Despite the reticence of much of the industry to adopt EOR, a handful of operators continue to prioritize EOR and make it a part of their operations. Onshore producers, such as Hess, EOG Resources, Occidental Petroleum, Denbury Resources and, despite its primary business as a pipeline company, Kinder Morgan, all leverage EOR methods in their production strategies with varying degrees of priority. Chevron and BP, among others, apply various EOR methods to their offshore activities as well.
And with the creation of the new 45Q credit, or FUTURE Act, EOR could be more appealing. The mandate,put into action last year, provides a tax credit of$35/tCO2 that can be applied for EOR projects.
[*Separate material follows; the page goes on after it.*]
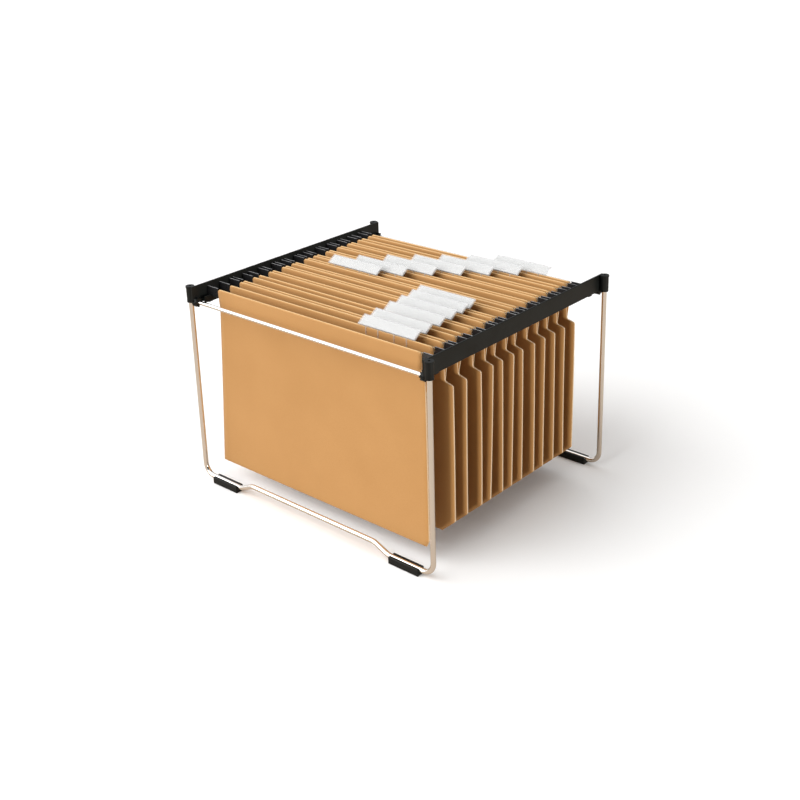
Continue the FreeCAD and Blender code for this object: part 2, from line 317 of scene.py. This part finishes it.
materials = {
    "card": cardMaterial(cardFinish),
    "cutEdge": cutEdgeMaterial(edgeFinish),
    "plastic": plasticMaterial(plasticFinish),
    "paint": paintMaterial(paintFinish),
    "chrome": chromeMaterial(chromeFinish),
    "clear": clearMaterial(clearFinish),
    "label": labelMaterial(labelFinish),
}


def finishOf(node):
    if "rail" in node or "feet" in node:
        return "plastic"
    if "wire" in node or "rod" in node:
        return "chrome"
    return {"card": "card", "hangers": "paint", "tab": "clear", "label": "label"}[node.split("_")[-1]]


def coatNodes():
    for name, obj in nodes.items():
        obj.data.materials.clear()
        obj.data.materials.append(materials[finishOf(name)])


card = {
    "thickness": 0.6 * mm,
    "bodyGap": 0.6 * mm,         # between the panels below the neck
    "barThickness": 1.2 * mm,
    "hemSide": 1.05 * mm,        # middle of the bar to the middle of the card round it
    "hemDepth": 14 * mm,
    "neckDepth": 49.5 * mm,
    "neckTaper": 2.5 * mm,       # each side draws in by this much down to the neck
    "topHalf": 172 * mm,
    "topRadius": 5 * mm,
    "shoulderOut": 12 * mm,
    "shoulderFall": 3 * mm,
    "shoulderRadius": 3 * mm,
    "cutCornerX": 20 * mm,
    "cutCornerZ": 18 * mm,
    "leftFlare": 14 * mm,        # the first file's plain left side widens by this much
    "rightStep": 3 * mm,         # its right side has a small high shoulder
    "rightStepFall": 8 * mm,
    "plainWaistDepth": 25 * mm,
    "plainCornerX": 4 * mm,
    "plainCornerZ": 8 * mm,
    "plainSoftening": 1 * mm,    # radius of its other corners
    "foldSlice": 0.3 * mm,       # the fold's place is read from this much of the card's bottom
    "foldRise": 1.2 * mm,        # the panels' lowest row stands this far over it
    "evenLean": 0.6,             # share of the lean to the neck that is straight, the rest is eased
    "bowFlatten": 0.4,           # how much less a panel bows at its sides
    "columns": 48,
    "bodyRows": 40,
    "flapRows": 4,
    "hemSteps": 9,
    "foldSteps": 7,
}
# How far each file's body bows forward or back, and how far its right edge swings, in mm.
bows = (0.6, 1.4, -1.0, 1.8, -0.8, 1.2, -1.6, 0.9, 1.5, -1.1, 0.7, -1.4, 1.0)
swings = (0.6, 0.8, -0.8, 0.6, -6.0, 0.8, -4.0, -0.7, 0.9, -1.5, 0.8, 1.2, -1.0)


def roundedLine(points, radii, steps=5):
    # Corners become arcs: each is a quadratic curve from its start tangent to its end tangent.
    # An arc takes up to half of each neighbouring stretch, and nearly all of the first one.
    firstShare, share = 0.98, 0.49
    line = [np.array(points[0], float)]
    for before, here, after, r in zip(points, points[1:], points[2:], radii[1:]):
        before, here, after = (np.array(p, float) for p in (before, here, after))
        a, b = before - here, after - here
        la, lb = np.linalg.norm(a), np.linalg.norm(b)
        half = math.acos(np.clip(np.dot(a, b) / la / lb, -1, 1)) / 2
        shareBefore = firstShare if len(line) == 1 else share
        back = min(r / math.tan(half), shareBefore * la, share * lb)
        t = np.linspace(0, 1, steps)[:, None]
        start, end = here + a / la * back, here + b / lb * back
        line.extend((1 - t) ** 2 * start + 2 * t * (1 - t) * here + t ** 2 * end)
    line.append(np.array(points[-1], float))
    return np.array(line)


def sideOutline(c, top, bottom):
    # Half width against height down one side of a card, from its top edge to its fold.
    neckHalf = c["topHalf"] - c["neckTaper"]
    neckZ = top - c["neckDepth"]
    bodyHalf = neckHalf + c["shoulderOut"]
    points = [(c["topHalf"] - c["topRadius"], top), (c["topHalf"], top), (neckHalf, neckZ),
              (bodyHalf, neckZ - c["shoulderFall"]), (bodyHalf, bottom + c["cutCornerZ"]),
              (bodyHalf - c["cutCornerX"], bottom)]
    radii = [0, c["topRadius"], c["shoulderRadius"], c["shoulderRadius"], c["shoulderRadius"], 0]
    return roundedLine(points, radii)


def plainOutline(c, top, lowerPoints):
    # The first file has a slight waist close to its top, and the rest of the side is given.
    points = [(c["topHalf"] - c["topRadius"], top), (c["topHalf"], top),
              (c["topHalf"] - c["neckTaper"], top - c["plainWaistDepth"])] + lowerPoints
    radii = [0, c["topRadius"]] + [c["plainSoftening"]] * len(lowerPoints) + [0]
    return roundedLine(points, radii)


def firstFileSides(c, top, bottom):
    # Its right side steps out high up and has a small cut corner, its left side is one slant.
    wide = c["topHalf"] + c["rightStep"]
    stepZ = top - c["plainWaistDepth"] - c["rightStepFall"]
    right = plainOutline(c, top, [(wide, stepZ), (wide, bottom + c["plainCornerZ"]),
                                  (wide - c["plainCornerX"], bottom)])
    left = plainOutline(c, top, [(c["topHalf"] + c["leftFlare"], bottom)])
    return right, left


def panelLine(c, z, barY, foldY, side, top):
    # Middle of a panel against height: beside its bar, leaning in to the neck, down to the fold.
    # The lean is part straight and part the curve 3tt - 2ttt, with t from 0 at the hem to 1.
    hemY = barY + side * c["hemSide"]
    endY = foldY + side * (c["bodyGap"] + c["thickness"]) / 2
    leanZ = top - c["hemDepth"]
    neckZ = top - c["neckDepth"]
    t = np.clip((leanZ - z) / (leanZ - neckZ), 0, 1)
    even = c["evenLean"]
    return hemY + (endY - hemY) * (even * t + (1 - even) * t * t * (3 - 2 * t))


def foldPlace(c, name, bottom):
    # Depth of the fold: the mean over the lowest points of the card's own node.
    mesh = nodes[name + "_card"].data
    points = np.empty(len(mesh.vertices) * 3)
    mesh.vertices.foreach_get("co", points)
    points = points.reshape(-1, 3)
    return points[points[:, 2] < bottom + c["foldSlice"], 1].mean()


def hemArc(c, barY, sign, top):
    # Half circle over a bar, from its flap side to its panel side: a cosine across, a sine up.
    turn = np.linspace(0, math.pi, c["hemSteps"])
    r = c["hemSide"]
    return barY + sign * r * np.cos(turn), top - c["thickness"] / 2 - r + r * np.sin(turn)


def profileLine(c, name, right, left, top, bottom):
    # Rows go up the front flap, over the bar, down the front panel, round the fold and so back.
    foldY = foldPlace(c, name, bottom)
    barLow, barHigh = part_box(name + "_hangers")
    frontBar, backBar = barLow[1] + c["barThickness"] / 2, barHigh[1] - c["barThickness"] / 2
    half, r = c["thickness"] / 2, c["hemSide"]
    even = np.linspace(top - c["hemDepth"], bottom, c["bodyRows"])
    heights = np.unique(np.round(np.concatenate([right[:, 1], left[:, 1], even]), 5))[::-1]
    heights = heights[(heights < top - r - half) & (heights > bottom + c["foldRise"])]
    hem = np.linspace(top - c["hemDepth"], top - half - r, c["flapRows"])
    frontArcY, frontArcZ = hemArc(c, frontBar, 1, top)
    backArcY, backArcZ = hemArc(c, backBar, -1, top)
    frontY = panelLine(c, heights, frontBar, foldY, -1, top)
    backY = panelLine(c, heights, backBar, foldY, 1, top)
    turn = np.linspace(0, math.pi, c["foldSteps"])
    foldR = (c["bodyGap"] + c["thickness"]) / 2
    foldYs, foldZs = foldY - foldR * np.cos(turn), bottom + half + foldR - foldR * np.sin(turn)
    lineY = np.concatenate([np.full(len(hem), frontBar + r), frontArcY[1:-1], frontY, foldYs,
                            backY[::-1], backArcY[::-1][1:-1], np.full(len(hem), backBar - r)])
    lineZ = np.concatenate([hem, frontArcZ[1:-1], heights, foldZs,
                            heights[::-1], backArcZ[::-1][1:-1], hem[::-1]])
    return lineY, lineZ


def cardSheet(c, name, index):
    # A card is its profile line carried across. At each height x runs from the left outline to
    # the right one. The bow is a half sine down the body that eases off towards the sides, and
    # the swing grows with the square of the way down and in proportion to x.
    low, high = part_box(name + "_card")
    top, bottom = high[2], low[2]
    if index == 0:
        right, left = firstFileSides(c, top, bottom)
    else:
        right = left = sideOutline(c, top, bottom)
    lineY, lineZ = profileLine(c, name, right, left, top, bottom)
    toRight = np.interp(-lineZ, -right[:, 1], right[:, 0])
    toLeft = np.interp(-lineZ, -left[:, 1], left[:, 0])
    v = np.linspace(0, 1, c["columns"])[None, :]
    x = -toLeft[:, None] + (toRight + toLeft)[:, None] * v
    across = x / c["topHalf"]
    still = c["neckDepth"] * 0.5       # the upper half of the neck doesn't bend
    down = np.clip((top - still - lineZ) / (top - bottom - still), 0, 1)[:, None]
    bend = (bows[index] * np.sin(math.pi * down) * (1 - c["bowFlatten"] * across ** 2)
            + swings[index] * down ** 2 * across) * mm

    # The sheet is offset half its thickness each way along the profile's normal.
    tangent = np.stack([np.gradient(lineY), np.gradient(lineZ)])
    tangent /= np.linalg.norm(tangent, axis=0)
    normal = np.stack([-tangent[1], tangent[0]])
    grids = []
    for offset in (c["thickness"] / 2, -c["thickness"] / 2):
        y = (lineY + offset * normal[0])[:, None] + bend
        z = (lineZ + offset * normal[1])[:, None] + np.zeros_like(x)
        grids.append(np.stack([x, y, z], axis=-1))
    return joinedSheet(name + "CardSheet", grids[0], grids[1])


def joinedSheet(name, outer, inner):
    # Two equal grids make the faces of a sheet, and strips round their border close it.
    rows, cols = outer.shape[:2]
    points = np.concatenate([outer.reshape(-1, 3), inner.reshape(-1, 3)])
    number = np.arange(rows * cols).reshape(rows, cols)
    a, b, c, d = number[:-1, :-1], number[:-1, 1:], number[1:, 1:], number[1:, :-1]
    outerFaces = np.stack([a, d, c, b], axis=-1).reshape(-1, 4)
    innerFaces = outerFaces[:, ::-1] + rows * cols
    ring = np.concatenate([number[0, :-1], number[:-1, -1], number[-1, :0:-1], number[:0:-1, 0]])
    nextRing = np.roll(ring, -1)
    edgeFaces = np.stack([ring, nextRing, nextRing + rows * cols, ring + rows * cols], axis=-1)
    faces = np.concatenate([outerFaces, innerFaces, edgeFaces])
    mesh = bpy.data.meshes.new(name)
    mesh.from_pydata(points.tolist(), [], faces.tolist())
    slots = np.zeros(len(faces), dtype=np.int32)
    slots[len(outerFaces) + len(innerFaces):] = 1
    mesh.polygons.foreach_set("material_index", slots)
    mesh.polygons.foreach_set("use_smooth", slots == 0)
    mesh.update()
    obj = bpy.data.objects.new(name, mesh)
    bpy.context.scene.collection.objects.link(obj)
    return obj


def addCards():
    for index, name in enumerate(fileNames):
        sheet = cardSheet(card, name, index)
        sheet.data.materials.append(materials["card"])
        sheet.data.materials.append(materials["cutEdge"])
        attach(sheet, name)
        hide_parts(name + "_card")
    print("cards made:", len(fileNames))


stage = {
    "floorSize": 40.0,
    "floorColour": (0.97, 0.97, 0.97),   # what is seen directly
    "floorBounce": (0.50, 0.42, 0.345),  # what every other ray meets
    "floorRoughness": 0.9,
    "floorSpecular": 0.1,
    "bright": 1.00,           # studio brightness on its lit side and on its dim side
    "dim": 0.03,
    "litSide": (-0.85, -0.42, 0.32),
    "dimUntil": -0.1,         # cosine of the angle to the lit side where the change starts and ends
    "brightFrom": 0.85,
    "backdrop": 1.0,
}
lights = (
    # name, direction it comes from, spread in degrees, strength, colour
    ("keySoft", (-0.36, -0.76, 0.54), 64, 2.75, (1.0, 0.995, 0.985)),
    ("topSoft", (0.0, 0.1, 1.0), 100, 0.85, (1.0, 1.0, 1.0)),
    ("edgeSoft", (1.0, 0.02, 0.12), 10, 2.2, (1.0, 0.97, 0.92)),
)


def addFloor(s):
    mesh = bpy.data.meshes.new("floor")
    h = s["floorSize"] / 2
    mesh.from_pydata([(-h, -h, 0), (h, -h, 0), (h, h, 0), (-h, h, 0)], [], [(0, 1, 2, 3)])
    floor = bpy.data.objects.new("floor", mesh)
    bpy.context.scene.collection.objects.link(floor)
    mat, tree, shader = newMaterial("paleFloor")
    path = tree.nodes.new("ShaderNodeLightPath")
    tree.links.new(mixColour(tree, path.outputs["Is Camera Ray"], (*s["floorBounce"], 1),
                             (*s["floorColour"], 1)), shader.inputs["Base Color"])
    shader.inputs["Roughness"].default_value = s["floorRoughness"]
    shader.inputs["Specular IOR Level"].default_value = s["floorSpecular"]
    floor.data.materials.append(mat)


def addStudio(s):
    # The studio's brightness follows the angle to its lit side, and plain white shows behind.
    world = bpy.data.worlds.new("studio")
    world.use_nodes = True
    tree = world.node_tree
    lit = tree.nodes["Background"]
    coords = tree.nodes.new("ShaderNodeTexCoord")
    facing = tree.nodes.new("ShaderNodeVectorMath")
    facing.operation = "DOT_PRODUCT"
    tree.links.new(coords.outputs["Generated"], facing.inputs[0])
    facing.inputs[1].default_value = s["litSide"]
    strength = spread(tree, facing.outputs["Value"], s["dim"], s["bright"],
                      s["dimUntil"], s["brightFrom"])
    tree.links.new(strength, lit.inputs["Strength"])
    lit.inputs["Color"].default_value = (1, 1, 1, 1)
    plain = tree.nodes.new("ShaderNodeBackground")
    plain.inputs["Color"].default_value = (1, 1, 1, 1)
    plain.inputs["Strength"].default_value = s["backdrop"]
    path = tree.nodes.new("ShaderNodeLightPath")
    mix = tree.nodes.new("ShaderNodeMixShader")
    tree.links.new(path.outputs["Is Camera Ray"], mix.inputs[0])
    tree.links.new(lit.outputs[0], mix.inputs[1])
    tree.links.new(plain.outputs[0], mix.inputs[2])
    tree.links.new(mix.outputs[0], tree.nodes["World Output"].inputs["Surface"])
    bpy.context.scene.world = world
    bpy.context.scene.view_settings.view_transform = "Standard"


def addLights():
    for name, source, angle, energy, colour in lights:
        data = bpy.data.lights.new(name, "SUN")
        data.angle = math.radians(angle)
        data.energy = energy
        data.color = colour
        lamp = bpy.data.objects.new(name, data)
        lamp.rotation_euler = Vector(source).to_track_quat("Z", "Y").to_euler()
        bpy.context.scene.collection.objects.link(lamp)


coatNodes()
print("finishes set")
addCards()
addFloor(stage)
addStudio(stage)
addLights()
addCamera(camera)
print("stage and camera set")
“The FUTURE Act also helps the development of new technology to open up future possibilities for both EOR and carbon capture,” said Richard Jackson, senior vice president of operations support at Occidental. “As more CO2 becomes available, for not only EOR but other utilizations, this increased demand will result in the advancement of safe and economic CO2 capture and utilization projects, enabling technology, efficiency and economic improvements, which is exactly the legislation’s objective—all while reducing CO2 emissions.”
EOR in the Permian
Occidental is the leading Permian Basin operator utilizing EOR methods. According to its website, Occidental injects more than 26.9 Bcm (950 Bcf) of CO2 into oil reservoirs in the Permian. The company states its EOR practices can increase ultimate oil recovery by 10% to 25% in the fields in which it is deployed. Through June 2018, Occidental was producing 153,000 boe/d through CO2 EOR.
Jackson said Occidental has created value in EOR by focusing on geoscience and reservoir engineering to ensure that the reservoir is understood and managed at a detailed level over many years for maximum recovery.
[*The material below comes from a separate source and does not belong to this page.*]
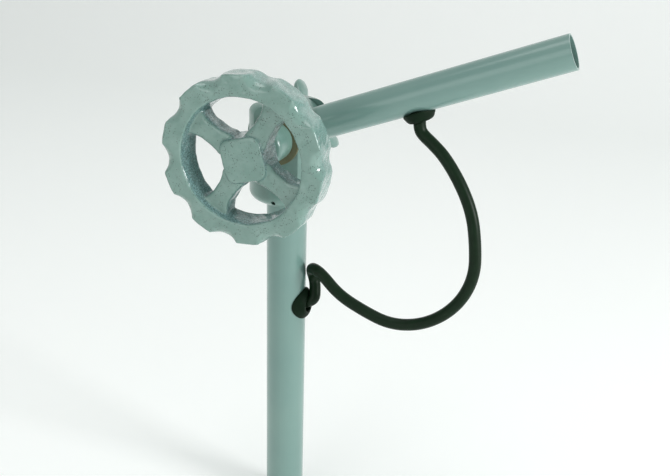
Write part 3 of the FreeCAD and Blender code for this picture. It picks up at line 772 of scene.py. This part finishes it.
@dataclass
class Cord:
    """The free loop of cord from the post's grommet to the arm's. Route in metres from the pivot."""

    radius: float = 0.0029
    sides: int = 32
    post_mouth: tuple = (0.0120, 0.0, -0.0880)
    arm_mouth: tuple = (0.06471, 0.0, 0.01241)
    route: list = field(default_factory=lambda: [
        (0.01200, 0.00000, -0.08800),
        (0.01550, 0.00000, -0.08644),
        (0.01500, 0.00240, -0.08200),
        (0.01350, 0.00520, -0.07750),
        (0.01250, 0.00320, -0.07180),
        (0.01550, -0.00320, -0.06720),
        (0.02150, -0.00620, -0.06850),
        (0.03060, -0.00660, -0.07780),
        (0.04380, -0.00720, -0.08390),
        (0.05750, -0.00800, -0.08810),
        (0.07130, -0.00860, -0.08610),
        (0.08360, -0.00900, -0.07910),
        (0.09290, -0.00900, -0.06810),
        (0.09750, -0.00860, -0.05460),
        (0.09640, -0.00780, -0.04040),
        (0.09360, -0.00640, -0.02660),
        (0.08720, -0.00460, -0.01400),
        (0.07840, -0.00250, -0.00240),
        (0.07140, -0.00090, 0.00320),
        (0.06700, -0.00010, 0.00620),
        (0.06489, 0.00000, 0.00900),
        (0.06471, 0.00000, 0.01241),
    ])

    def line(self) -> np.ndarray:
        """Points read from the smooth spline that has the route as its control points."""
        curve = bpy.data.curves.new("cord_route", "CURVE")
        curve.dimensions = "3D"
        curve.resolution_u = 16
        spline = curve.splines.new("NURBS")
        spline.points.add(len(self.route) - 1)
        base = Vector(PIVOT.tolist()) * MM
        for point, place in zip(spline.points, self.route):
            point.co = (*(base + Vector(place)), 1.0)
        spline.order_u = 3
        spline.use_endpoint_u = True
        holder = bpy.data.objects.new("cord_route", curve)
        mesh = bpy.data.meshes.new_from_object(holder)
        points = np.empty(len(mesh.vertices) * 3)
        mesh.vertices.foreach_get("co", points)
        bpy.data.objects.remove(holder)
        return points.reshape(-1, 3)

    def tube(self, line: np.ndarray) -> Surface:
        """A round tube along a line.

        At each point the ring lies across the tangent, measured from the direction that is square to both
        the tangent and the Y axis. Both ends close on their middle point.
        """
        tangent = np.gradient(line, axis=0)
        tangent /= np.linalg.norm(tangent, axis=1, keepdims=True)
        first = np.cross(tangent, [0.0, 1.0, 0.0])
        first /= np.linalg.norm(first, axis=1, keepdims=True)
        second = np.cross(tangent, first)
        angle = np.linspace(0.0, 2.0 * math.pi, self.sides, endpoint=False)[:, None]
        rings = line[:, None] + self.radius * (np.cos(angle) * first[:, None] + np.sin(angle) * second[:, None])
        ends = [np.broadcast_to(line[row], rings[row].shape)[None] for row in (0, -1)]
        return grid(np.concatenate([ends[0], rings, ends[1]]) / MM, False)

    def build(self, finishes: Finishes) -> None:
        """Makes the tube, closes its ends and puts it in place of the CAD cord."""
        line = self.line()
        piece = make("cord_loop", self.tube(line), finishes.sheath)
        weld_poles(piece)
        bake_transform(piece)
        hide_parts("flex_cord")


# ---------------------------------------------------------------- CAD nodes that keep their shape
def dress_frame(finishes: Finishes) -> None:
    """Gives every CAD node that stays its own finish."""
    looks = {
        finishes.post_enamel: ["post_tube"],
        finishes.arm_enamel: ["arm_tube"],
        finishes.part_enamel: ["post_head", "arm_eye", "arm_rivets"],
        finishes.dark_steel: ["head_pin", "drive_pin"],
        finishes.steel: ["clamp_spindle", "spring_washer"],
        finishes.bronze: ["cheek_bush_front", "cheek_bush_rear", "eye_bush"],
        finishes.fibre: ["friction_disc_front", "friction_disc_rear"],
        finishes.sheath: ["post_cable", "arm_cable"],
        finishes.plastic: ["post_end_bush", "arm_end_bush"],
    }
    for material, nodes in looks.items():
        for node in nodes:
            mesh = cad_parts[node].data
            for index in range(len(mesh.materials)):
                mesh.materials[index] = material
            log.info("%s: %s", node, material.name)


# ---------------------------------------------------------------- studio
@dataclass
class Studio:
    """A pale sweep, soft lights and the camera. The sweep and the lens are in millimetres, the rest in metres."""

    near_edge: float = -3000.0
    bend_start: float = 900.0
    bend_radius: float = 500.0
    wall_top: float = 3500.0
    half_width: float = 4000.0
    drop: float = 0.2
    azimuth: float = math.radians(22.0)
    rise: float = math.radians(15.14)
    roll: float = math.radians(0.67)
    distance: float = 0.449
    off_centre: tuple = (-0.05115, 0.11444, -1.0)
    sensor: float = 36.0
    lens: float = 49.73373

    def sweep(self) -> None:
        """A floor that curves up into a wall behind the object: a quarter circle between two straight runs."""
        bend = np.linspace(0.0, math.pi / 2.0, 24)
        depth = np.concatenate([[self.near_edge], self.bend_start + self.bend_radius * np.sin(bend),
                                [self.bend_start + self.bend_radius]])
        height = np.concatenate([[0.0], self.bend_radius * (1.0 - np.cos(bend)), [self.wall_top]])
        across = np.array([-self.half_width, self.half_width])
        points = np.stack([across + 0.0 * depth[:, None], depth[:, None] + 0.0 * across,
                           height[:, None] - self.drop + 0.0 * across], axis=-1).reshape(-1, 3)
        row = np.arange(len(depth) - 1)[:, None] * 2
        surface = Surface(points, row + np.array([[0, 1, 3, 2]]))
        graph = Graph("pale_sweep")
        piece = make("pale_sweep", surface, graph.shade(
            Base_Color=opaque(0.90, 0.915, 0.905), Roughness=0.9, Specular_IOR_Level=0.1,
            Emission_Color=opaque(0.98, 1.0, 0.985), Emission_Strength=0.11))

    def lamp(self, name: str, place: tuple[float, float, float], size: float, power: float,
             aim: tuple[float, float, float] = (0.02, 0.0, 0.17)) -> None:
        """A square soft light.

        Args:
            name: its name.
            place: where it hangs.
            size: the length of its side.
            power: its power in watts.
            aim: the point that it faces.
        """
        light = bpy.data.lights.new(name, "AREA")
        light.shape, light.size, light.energy = "SQUARE", size, power
        holder = bpy.data.objects.new(name, light)
        holder.location = place
        holder.rotation_euler = (Vector(aim) - Vector(place)).to_track_quat("-Z", "Y").to_euler()
        bpy.context.scene.collection.objects.link(holder)

    def lights(self) -> None:
        """A broad key above and to the right, a fill on the left and an even pale sky."""
        self.lamp("key", (1.25, -0.25, 0.48), 0.40, 10.5)
        self.lamp("top", (-0.10, -0.15, 1.30), 0.8, 4.2)
        self.lamp("front", (-0.50, -1.50, 0.60), 0.9, 3.2)
        world = bpy.data.worlds.new("sky")
        world.use_nodes = True
        world.node_tree.nodes["Background"].inputs["Color"].default_value = opaque(0.93, 0.97, 0.96)
        world.node_tree.nodes["Background"].inputs["Strength"].default_value = 0.50
        bpy.context.scene.world = world

    def camera(self) -> None:
        """A close camera 22 degrees to the right of the front and 15 above, turned so that the joint is left of
        the middle and high in the view."""
        back = np.array([math.sin(self.azimuth) * math.cos(self.rise),
                         -math.cos(self.azimuth) * math.cos(self.rise), math.sin(self.rise)])
        right = np.cross(-back, [0.0, 0.0, 1.0])
        right /= np.linalg.norm(right)
        above = np.cross(right, -back)
        rolled = np.array([right * math.cos(self.roll) + above * math.sin(self.roll),
                           above * math.cos(self.roll) - right * math.sin(self.roll), back])
        off_centre = Vector(self.off_centre).normalized()
        swing = Vector((0.0, 0.0, -1.0)).rotation_difference(off_centre).to_matrix()
        lens = bpy.data.cameras.new("camera")
        lens.sensor_width, lens.lens = self.sensor, self.lens
        lens.clip_start, lens.clip_end = 0.01, 50.0
        holder = bpy.data.objects.new("camera", lens)
        turn = (swing @ Matrix(rolled.tolist())).transposed().to_4x4()
        turn.translation = Vector((back * self.distance + PIVOT * MM).tolist())
        holder.matrix_world = turn
        bpy.context.scene.collection.objects.link(holder)
        bpy.context.scene.camera = holder

    def build(self) -> None:
        """Sets the stage, with plain display colours."""
        bpy.context.scene.view_settings.view_transform = "Standard"
        self.sweep()
        self.lights()
        self.camera()


def main() -> None:
    """Builds the studio, then each sub-assembly in order."""
    Studio().build()
    finishes = Finishes()
    dress_frame(finishes)
    post_exit = Axis(np.array([0.0, 0.0, POST_EXIT]), UP.across, UP.along)
    arm_exit = Axis(ARM.origin + ARM.along * ARM_EXIT, ARM.across, ARM.along)
    sub_assemblies = [
        Cord(), Handwheel(), Collar(), WingNut(), Washers(), Weld(),
        Grommet("post_grommet_rubber", post_exit, POST_RADIUS, flange=8.3, lip=6.5, height=2.7,
                node="post_grommet", body=Body.POST),
        Grommet("arm_grommet_rubber", arm_exit, ARM_RADIUS, flange=7.6, lip=5.9, height=3.6,
                node="arm_grommet", body=Body.ARM, tail=2.2, sag=1.7),
    ]
    for part in sub_assemblies:
        part.build(finishes)


if __name__ == "__main__":
    main()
“From a cost standpoint, the ability to safely manage production costs, facilities and pipelines over many years,and with good mechanical integrity, requires us to be proficient at both engineering and operations,” he said.“Occidental has over 20,000 wells in the Permian, which requires efficient management of detail at high volume.”
Occidental leverages the low production decline rates associated with EOR to withstand fluctuating commodity cycles.
“EOR provides opportunities to find significant additional recovery in development areas that already have infrastructure and operating capability,” he said. “This provides an advantage in incremental development costs.”
One of the challenges for Occidental is acquiring enough CO2 for use in the vast number of wells in which it wants to apply EOR.
“We have a lot of running room to grow in terms of EOR projects if [Occidental] could just get more CO2,”Cedric Burgher, Occidental CFO and senior vice president,said during the company’s fourth-quarter 2018 investor presentation. “It’s kind of the irony in today’s world where most people want to eliminate CO2 emissions,and we just can’t get enough CO2 commercially to our locations. And it’s an area we’re focused on.”
EOR in the Eagle Ford
Last year Denbury Resources—already one of the leaders of EOR production—doubled down on its approach by acquiring Penn Virginia, along with its acreage in the Eagle Ford, for $1.7 billion. The deal allows Denbury to apply its CO2 EOR recovery practices in the Eagle Ford’s Gonzales County, which lies in proximity to the company’s CO2 infrastructure in the Gulf Coast. Denbury has 12 EOR projects underway.
“The performance of these EOR projects has been remarkable, with the projected increase in EUR ranging from 30% to 70% above primary recovery,” said Denbury CEO Chris Kendall during the company’s third-quarter 2018 investor call. “Applying that factor across the prospective portions of Penn Virginia’s acreage,we believe that incremental recovery of 60 million to 140 million barrels is possible.”
Kendall said Denbury has identified more than 400 producing wells it acquired in the Penn Virginia deal that are candidates for EOR. The company has begun planning a series of pilots across the oil window and has targeted 2021 for full development. He added that Denbury is applying some of the lessons learned from previous EOR methods deployed in the Eagle Ford as well as its own analysis for its latest project.
“One essential element is the option to use Denbury’s CO2 as the miscible injectant rather than rich hydrocarbon gas, which to date, has been the only injectant used in the Eagle Ford,” Kendall said. “While rich hydrocarbon gas may provide ultimately to be the better economic choice for Eagle Ford EOR, simulations predict that CO2 should recover even more oil than rich hydrocarbon gas, and we will test both in our field pilots.”
Future of EOR
According to the IEA, EOR projects are likely to remain modest through the mid-2020s as U.S. shale continues to dominate global production and Canada and Brazil emerge as larger contributors. But the IEA predicts that during the latter part of the decade, EOR could become more favorable.
“By then, a greater number of regions and countries also have become mature production provinces and are more inclined to pursue efforts to maintain production or slow declines by supporting EOR developments,” the IEA report stated.
The IEA estimates that between 2025 and 2040, total EOR production will increase from 2.7 MMbbl/d to 4.5 MMbbl/d and account for 4% of global production.Jackson said EOR also may become more attractive in oil production as the industry moves toward a low-carbon future.
“As we look toward a lower-carbon economy, CO2 EOR has the ability to produce a low carbon oil barrel as it inherently sequesters a significant amount of CO2 when compared to the emissions associated with that barrel of oil,” he said. “It can be done commercially, at scale and, most importantly, it is done today.”